ImageNow in case you think that I am a real “piece of work,” please remember that I am not a Doer all of the time just when I am under pressure. When I am working along as I am today just getting things done at a normal pace, I am really a thinker. I had plenty of time to get ready for work this morning (the girls are all grown and gone) and my pants have that knife-edge crease in them. I am operating in my best thinker mode pondering all the different detailed ways to write this blog and get my points across. As you can tell, I do love pictures and still identify with the Taz.

ImageI’d like to also add that when the conditions are very favorable I can switch into my Feeler mode.  This is when I walk around the office and chat with folks and find out how they are doing, what their children are up to, and maybe even invite someone to walk across the street for a Starbuck’s. More on this next week as I share a bit about the Feelers among us. Perhaps I should dub them more politically correctly and call them the “Connectors.”

Working with a Pure Thinker

Last week I wrote about my experiences with a pure Innovator (Intuitor in some camps), but this week I’d like to focus on my friend the Thinker. What comes to mind for me is the statue by Rodin, with his thoughtful expression and solid cut in stone appearance. The Thinkers among us are sometimes characterized as being organized, structured, conservative, analytical, rational, controlled, etc.  In an earlier post, I summed this up by saying that you can tell a Thinker by his pants being pressed with a knife-edged crease (actually I believe I said it would cut butter).

When I think of someone I work with who fits the model of a “pure Thinker,” I remember a recent team building exercise. The Thinker was on my team and since it was raining I of course went into my “Doer” mode and wanted to complete the event quickly, while my teammate the Thinker was keeping the notes in dripping detail.  After we finally slogged back to the comfort of the office with our soaking shoes and clues – this was a CSI crime solving team event – the Thinker then proceeded to catalog the clues in excruciating detail. It seemed that each individual hair needed to be accounted for by its length and color or at least that is what I thought the Thinker was doing constantly handling each hunk of hair over and over again. When it came time to solve the crime, our team was last to submit our clues and solution and even then we did not win!

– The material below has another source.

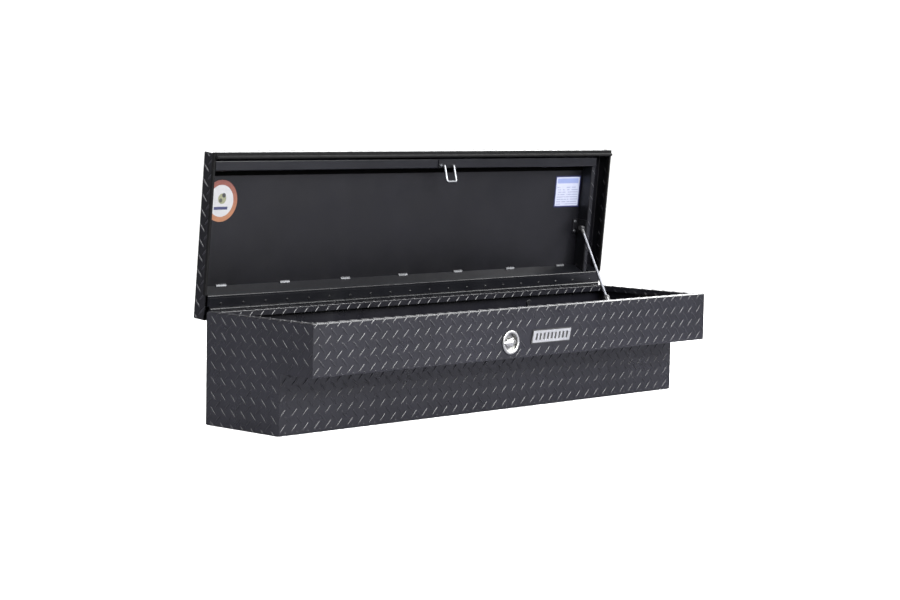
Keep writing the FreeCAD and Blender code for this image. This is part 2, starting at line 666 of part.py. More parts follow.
def lock_point(u, v, w):
    """Point at u right of, w above the lock axis, and v behind the lip's front face."""
    return Vector(LOCK_X + u, Y_FRONT + v, LOCK_Z + w)


def lock_dish():
    """Round dish: raised flange, bowl and long barrel for the spindle."""
    points = [(SHAFT_R + FIT, 43), (13, 43), (13, 14.5), (30.5, 14.5), (30.5, -1.5), (LOCK_FLANGE_R, -1.5),
              (LOCK_FLANGE_R, -2.5), (35.5, -5.2), (31.5, -5.2), (BOWL_R, -3.5), (BOWL_R, 12.5),
              (SHAFT_R + FIT, 12.5)]
    return revolved(points, lock_point(0, 0, 0), Y_AXIS, X_AXIS)


def lock_gasket():
    return revolved([(30.5, 0), (39, 0), (39, -1.5), (30.5, -1.5)], lock_point(0, 0, 0), Y_AXIS, X_AXIS)


def lock_ring_nut():
    ring = revolved([(30.5, SHEET), (39, SHEET), (39, 8), (30.5, 8)], lock_point(0, 0, 0), Y_AXIS, X_AXIS)
    notch = box(LOCK_X - 3, LOCK_X + 3, Y_FRONT + 3, Y_FRONT + 9, LOCK_Z + 36, LOCK_Z + 40)
    notches = []
    for k in range(6):
        turned = notch.copy()
        turned.rotate(lock_point(0, 0, 0), Y_AXIS, 60 * k)
        notches.append(turned)
    return ring.cut(notches)


def lock_spindle():
    """Turning head with the fold lugs and the key boss, on a shaft that steps down to the cam."""
    head = rod(lock_point(0, 9.0, 0), Y_AXIS, HEAD_R, 3.2)
    shaft = rod(lock_point(0, 9.0, 0), Y_AXIS, SHAFT_R, 42.0)
    tip = rod(lock_point(0, 9.0, 0), Y_AXIS, 5.0, 55.5)
    boss = rod(lock_point(KEY_U, 2.0, 0), Y_AXIS, KEY_R + 1.8, 8.0)
    lugs = []
    for w in (-14.0, 11.0):
        lugs.append(rod(lock_point(FOLD_U, FOLD_V, w), Z_AXIS, BARREL_R, 3.0))
        lugs.append(box(LOCK_X + FOLD_U - BARREL_R, LOCK_X + FOLD_U + BARREL_R,
                        Y_FRONT + FOLD_V, Y_FRONT + 10, LOCK_Z + w, LOCK_Z + w + 3))
    cuts = [rod(lock_point(KEY_U, 0, 0), Y_AXIS, KEY_R + FIT, 9.05),
            rod(lock_point(FOLD_U, FOLD_V, -15), Z_AXIS, FOLD_R, 30.0),
            rod(lock_point(0, 54.5, 0), Y_AXIS, 2.0, 12.0)]
    return fuse([head, shaft, tip, boss] + lugs).cut(cuts)


def folding_handle():
    """Wedge-shaped grip with a ridge, tapering from the hinge barrel to a tip over the dish's flange."""
    broad = [(-5.7, -15), (-5.7, 15), (-8.0, 12), (-10.5, 0), (-8.0, -12)]
    narrow = [(-5.7, -2.5), (-5.7, 2.5), (-6.6, 2), (-7.6, 0), (-6.6, -2)]
    wires = []
    for u, section in ((3.0, broad), (-37.0, narrow)):
        corners = [lock_point(u, v, w) for v, w in section]
        wires.append(Part.makePolygon(corners + corners[:1]))
    wedge = Part.makeLoft(wires, True, True)
    block = Part.makeBox(26.0, 10.0, 20.0, lock_point(-23.0, -5.7, -10.0))
    barrel = rod(lock_point(FOLD_U, FOLD_V, -10.5), Z_AXIS, BARREL_R, 21.0)
    web = Part.makeBox(4.0, 6.0, 20.0, lock_point(2.0, -4.0, -10.0))
    pin_hole = rod(lock_point(FOLD_U, FOLD_V, -11), Z_AXIS, FOLD_R + FIT, 22.0)
    return fuse([wedge, block, barrel, web]).cut(pin_hole)


def handle_hinge_pin():
    return rod(lock_point(FOLD_U, FOLD_V, -14), Z_AXIS, FOLD_R, 28.0)


def key_plug():
    plug = rod(lock_point(KEY_U, 1.0, 0), Y_AXIS, KEY_R, 8.0)
    slot = Part.makeBox(1.6, 4.0, 8.0, lock_point(KEY_U - 0.8, 0.5, -4.0))
    return plug.cut(slot)


def crank_pin_point(v):
    swing = math.radians(HANDLE_TURN / 2)
    return lock_point(CRANK * math.sin(swing), v, CRANK * math.cos(swing))


def cam_lever():
    disc = rod(lock_point(0, 64.5, 0), Y_AXIS, 14.0, 5.0)
    holes = [rod(lock_point(0, 64, 0), Y_AXIS, 2.0, 6.0), rod(crank_pin_point(64), Y_AXIS, LINK_R + FIT, 6.0)]
    return disc.cut(holes)


def cam_lever_screw():
    head = rod(lock_point(0, 69.5, 0), Y_AXIS, 4.0, 2.4)
    return fuse([head, rod(lock_point(0, 56.0, 0), Y_AXIS, 2.0, 14.0)])


def hook_pin_x():
    return HOOK_X + CRANK * math.sin(math.radians(HANDLE_TURN / 2))


def link_rod():
    """Bent rod between the cam lever and the hook's lower arm."""
    start = crank_pin_point(61.0)
    bend = crank_pin_point(75.0)
    return bent_rod([start, bend, Vector(hook_pin_x(), bend.y, bend.z), Vector(hook_pin_x(), start.y, bend.z)],
                    LINK_R, 5.0)


def link_rod_clips():
    clips = []
    for x in (crank_pin_point(0).x, hook_pin_x()):
        centre = Vector(x, Y_FRONT + 62.4, crank_pin_point(0).z)
        clips.append(rod(centre, Y_AXIS, 3.6, 1.4).cut(rod(centre, Y_AXIS, LINK_R, 1.4)))
    return group(clips)


def latch_hook():
    """Hook plate, drawn latched over the striker's leg and then turned back to its released place."""
    y0 = HOOK_Y - HOOK_THICK / 2
    outline = [(-8, 0), (12, 0), (15, 42), (15, 55), (27, 55), (27, 58.5), (21, 62.5), (3.5, 62.5), (3.5, 45)]
    radii = [0, 0, 0, 2, 1, 2, 3, 4, 6]
    stem = profile([(HOOK_X + u, HOOK_Z + w) for u, w in outline], radii, on_xz(y0))
    pieces = [stem.extrude(Vector(0, HOOK_THICK, 0)),
              rod(Vector(HOOK_X, y0, HOOK_Z), Y_AXIS, 12.0, HOOK_THICK)]
    arm = box(HOOK_X - 8, HOOK_X + 8, y0, y0 + HOOK_THICK, HOOK_Z - HOOK_LEVER, HOOK_Z)
    end = rod(Vector(HOOK_X, y0, HOOK_Z - HOOK_LEVER), Y_AXIS, 8.0, HOOK_THICK)
    slot_r = LINK_R + 0.6
    play = 2.0
    centre_z = HOOK_Z - HOOK_LEVER
    slot = [rod(Vector(HOOK_X, y0 - 1, centre_z + dz), Y_AXIS, slot_r, HOOK_THICK + 2) for dz in (-play, play)]
    slot.append(box(HOOK_X - slot_r, HOOK_X + slot_r, y0 - 1, y0 + HOOK_THICK + 1,
                    centre_z - play, centre_z + play))
    lower = fuse([arm, end]).cut(fuse(slot))
    pivot = Vector(HOOK_X, 0, HOOK_Z)
    lower.rotate(pivot, Y_AXIS, HOOK_TURN / 2)
    hook = fuse(pieces + [lower]).cut(rod(Vector(HOOK_X, y0 - 1, HOOK_Z), Y_AXIS, 5.0 + FIT, HOOK_THICK + 2))
    hook.rotate(pivot, Y_AXIS, -HOOK_TURN)
    return hook


BRACKET_FACE_Y = HOOK_Y - HOOK_THICK / 2 - 0.4     # back face of the latch bracket's plate


def latch_bracket():
    """Hat bracket welded behind the lip's front wall; its back plate carries the hook's pivot."""
    wall = Y_FRONT + SHEET
    face = BRACKET_FACE_Y
    half = 30.0
    path = [(HOOK_X + half + 20, wall + PLATE), (HOOK_X + half, wall + PLATE), (HOOK_X + half, face),
            (HOOK_X - half, face), (HOOK_X - half, wall + PLATE), (HOOK_X - half - 20, wall + PLATE)]
    bracket = bent_sheet(path, PLATE, 2 * BEND, on_xy(268.0), Vector(0, 0, 48))
    return bracket.cut(rod(Vector(HOOK_X, face - PLATE - 1, HOOK_Z), Y_AXIS, 5.0, PLATE + 2))


def latch_bracket_welds():
    wall = Y_FRONT + SHEET
    beads = []
    for side in (-1, 1):
        x = HOOK_X + side * 50.0
        section = [(x, wall), (x, wall + PLATE), (x + side * 3, wall)]
        beads.append(profile(section, [0] * 3, on_xy(270.0)).extrude(Vector(0, 0, 44)))
    return group(beads)


def hook_pivot_bolt():
    head = hexagon(Vector(HOOK_X, HOOK_Y + HOOK_THICK / 2 + 0.4, HOOK_Z), Y_AXIS, 15.0, 5.0, 0)
    front = BRACKET_FACE_Y - PLATE - 8.0
    length = HOOK_Y + HOOK_THICK / 2 + 0.4 - front
    return fuse([head, rod(Vector(HOOK_X, front, HOOK_Z), Y_AXIS, 5.0, length)])


def hook_pivot_nut():
    return hexagon(Vector(HOOK_X, BRACKET_FACE_Y - PLATE - 6.0, HOOK_Z), Y_AXIS, 15.0, 6.0, 5.0)


# ---------------------------------------------------------------- nameplate and stickers
def slanted_plate(x0, x1, z0, z1, slant, v0, v1):
    points = [(x0, z0), (x1, z0), (x1 + slant, z1), (x0 + slant, z1)]
    return profile(points, [3, 3, 3, 3], on_xz(Y_FRONT + v0)).extrude(Vector(0, v1 - v0, 0))


def nameplate():
    """Bright slanted plate pierced by a row of plain slots."""
    plate = slanted_plate(26.0, 203.0, 228.0, 265.0, 9.0, -5.0, -3.0)
    slots = [slanted_plate(x, x + 9.0, 235.5, 257.5, 5.4, -6.0, -2.0) for x in range(40, 190, 18)]
    return plate.cut(slots)


def nameplate_backing():
    """Black carrier under the nameplate, held by two studs with push nuts behind the wall."""
    carrier = slanted_plate(22.5, 206.5, 224.5, 268.5, 10.7, -3.0, 0.0)
    studs = [rod(Vector(x, Y_FRONT - 1, z), Y_AXIS, 1.5, 11.0) for x, z in NAMEPLATE_STUDS]
    return fuse([carrier] + studs)


def nameplate_push_nuts():
    nuts = []
    for x, z in NAMEPLATE_STUDS:
        centre = Vector(x, Y_FRONT + SHEET, z)
        nuts.append(rod(centre, Y_AXIS, 5.0, 1.5).cut(rod(centre, Y_AXIS, 1.5, 1.5)))
    return group(nuts)


def round_label():
    return rod(Vector(-837.0, Y_BACK - 322.0, SKIN_Z - 0.4), Z_AXIS, 64.0, 0.4)


def square_label():
    return box(687.0, 819.0, Y_BACK - 379.0, Y_BACK - 270.0, SKIN_Z - 0.4, SKIN_Z)


# ---------------------------------------------------------------- export
FIXED = {
    "body_wrap": body_wrap,
    "left_end_plate": lambda: end_plate(-1),
    "right_end_plate": lambda: end_plate(1),
    "left_corner_weld": lambda: corner_weld(-1),
    "right_corner_weld": lambda: corner_weld(1),
    "box_hinge_leaf": box_hinge_leaf,
    "hinge_pin": hinge_pin,
    "box_hinge_rivets": box_hinge_rivets,
    "lock_dish": lock_dish,
    "lock_gasket": lock_gasket,
    "lock_ring_nut": lock_ring_nut,
    "lock_spindle": lock_spindle,
    "folding_handle": folding_handle,
    "handle_hinge_pin": handle_hinge_pin,
    "key_plug": key_plug,
    "cam_lever": cam_lever,
    "cam_lever_screw": cam_lever_screw,
    "link_rod": link_rod,
    "link_rod_clips": link_rod_clips,
    "latch_hook": latch_hook,
    "latch_bracket": latch_bracket,
    "latch_bracket_welds": latch_bracket_welds,
    "hook_pivot_bolt": hook_pivot_bolt,
    "hook_pivot_nut": hook_pivot_nut,
    "nameplate": nameplate,
    "nameplate_backing": nameplate_backing,
    "nameplate_push_nuts": nameplate_push_nuts,
    "lower_strut_bracket": lower_strut_bracket,
    "lower_bracket_rivets": lower_bracket_rivets,
    "lower_ball_stud": lower_ball_stud,
    "lower_stud_nut": stud_nut,
    "cylinder_socket": cylinder_socket,
    "strut_cylinder": strut_cylinder,
    "strut_gland": strut_gland,
    "strut_rod": strut_rod,
    "strut_piston": strut_piston,
    "rod_socket": rod_socket,
    "upper_ball_stud": upper_ball_stud,
}

ON_LID = {
    "lid_pan": lid_pan,
    "front_channel": front_channel,
    "front_channel_sealant": front_channel_sealant,
    "hinge_channel": hinge_channel,
    "strut_channel": strut_channel,
    "channel_stitch_welds": channel_stitch_welds,
    "weather_seal": weather_seal,
    "lid_hinge_leaf": lid_hinge_leaf,
    "lid_hinge_rivets": lid_hinge_rivets,
    "striker_loop": striker_loop,
    "striker_plate": striker_plate,
    "striker_nuts": striker_nuts,
    "striker_screw": striker_screw,
    "upper_strut_bracket": upper_strut_bracket,
    "upper_bracket_bolts": upper_bracket_bolts,
    "round_label": round_label,
    "square_label": square_label,
}


def export(name, shape):
    valid = shape.isValid() and all(solid.Volume > 0 for solid in shape.Solids)
    print(f"{name:24s} solids {len(shape.Solids):3d}  volume {shape.Volume / 1000:10.2f} cm3  valid {valid}")
    shape.exportStep(f"parts/{name}.step")


def main():
    os.makedirs("parts", exist_ok=True)
    for name, make in FIXED.items():
        export(name, make())
    for name, make in ON_LID.items():
        export(name, opened(make()))
    print(f"hook turn {HOOK_TURN:.4f} deg, strut open {strut_length():.3f} mm, head {strut_head_open()}")


main()
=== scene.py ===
import json
import math

import bmesh
import bpy
import numpy as np
from mathutils import Matrix, Vector


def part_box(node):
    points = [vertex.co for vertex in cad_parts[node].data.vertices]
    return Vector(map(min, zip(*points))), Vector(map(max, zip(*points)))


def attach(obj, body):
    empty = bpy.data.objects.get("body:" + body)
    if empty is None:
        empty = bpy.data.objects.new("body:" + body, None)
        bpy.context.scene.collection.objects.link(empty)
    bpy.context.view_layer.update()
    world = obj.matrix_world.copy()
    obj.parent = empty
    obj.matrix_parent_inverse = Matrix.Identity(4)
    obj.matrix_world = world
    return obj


# Truck tool box: finishes, raised tread bars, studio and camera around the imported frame. The lid is
# stored open, so places on it are worked out with the lid shut and then swung open.

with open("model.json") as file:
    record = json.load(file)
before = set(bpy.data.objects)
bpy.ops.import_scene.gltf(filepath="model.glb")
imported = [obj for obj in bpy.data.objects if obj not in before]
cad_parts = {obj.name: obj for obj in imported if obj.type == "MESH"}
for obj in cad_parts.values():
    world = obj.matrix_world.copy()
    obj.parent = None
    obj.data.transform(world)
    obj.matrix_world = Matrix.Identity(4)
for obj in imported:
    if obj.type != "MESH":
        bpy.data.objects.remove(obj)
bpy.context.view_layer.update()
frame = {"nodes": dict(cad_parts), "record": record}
record = frame["record"]
nodes = frame["nodes"]

MM = 0.001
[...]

The team building was not really about winning, it was about learning about each other. I certainly learned that the Thinker was a perfect fit for their role as a Project Manager where the devil is in the details and it also reinforced a bit about me as well – the Doer rushes to the conclusions which are not always the right ones.

Learning about the different styles, hopefully lets us appreciate the strengths and weaknesses of each. If we take a few minutes and do a bit of introspective thinking, we can probably determine which style most fits our daily lives. With this in mind, we can then view others by their dominant styles and interact with them accordingly.

I appreciate both the Innovators and the Thinkers for their strengths and definitely want both of them on my team because they have valuable traits that are needed to provide the creative complex thinking and the detailed steps so that nothing is forgotten as we get the job done.  This last is the Doer’s specialty and I will share with you more about my predominate style under stress next week. I think I will call that post “the good, the bad, and the ugly.”

Working With A Pure Innovator

Early in my management career I had the great pleasure or perhaps better put misfortune to work with a pure innovator. As I said in my post last week, most of us are usually a blend of several styles but predominately one under favorable conditions and another one when under stress. With that in mind, it is rare to find an individual who exhibits the same style under both conditions and even more rare, thank goodness, for that one style to be an Innovator.

The person I am referring to, who will remain nameless to protect the innocent, was the most brilliant individual that I have to this day ever met. He could come up with an overabundance of new ideas, could imagine how they would be built and could even envision exactly what they would look like. He was a deep well of software architectural knowledge, could expound on any subject, would work day and night on the next innovation, and always be seeking out new approaches. He was highly valued for his new ideas so of course he was put in charge of the entire software engineering team. He was brilliant and it stood to reason he should be in charge, right? Well, as those of us who have had a few years of management know, you don’t put someone in the manager’s role just because they are the smartest technology guru. Putting this pure innovator into a people and project management position was like asking the cat to kiss the dog. It was a recipe for disaster.

To sum up his project management skills, everything was easy and would be finished tomorrow. His people skills were nonexistent. He thought that everyone should work all day and night just like he did, no mentoring or people engagement here, he was brilliant after all and always knew all of the answers and could of course do it much faster himself.

I am sad to say that it took several projects that never saw the light of day and the loss of multiple valued staff for someone to finally see that this just was not the proper fit.  A niche was carved out for this brilliant individual where he could operate in a “think tank” mode and come up for air periodically to share his project ideas and then return to his pizza box and toy strewn office for another round of extreme innovation. He was much happier in his new role and the rest of us were certainly much happier having him in this role.

As you will remember from last week the outward signs of an Innovator are:

  • Head in the clouds with lots of great ideas.
  • Always looking for new ways to accomplish things.
  • Stays at high level – does not live for the details
  • Anything is possible and it’s all quick and easy
  • Toys all over their desk
  • Might forget to put on their pants

I can’t say that I ever saw him without his pants (and probably wouldn’t tell you if I had), but I have seen him asleep on the floor of his office under his desk after putting in yet another all night siege to find the way to software nirvana.

In case you think that I still work with this individual, let me be clear, that even though we did find him a different role, his self-esteem was harmed by his unhappy stint as a manager. It was a rare occurrence for him to have failed at anything and not easily tolerated by someone with an Innovator style. He has since gone on to a much different career and I believe he is now mining sugar from salt mines, but happily working alone in this entrepreneurial endeavor.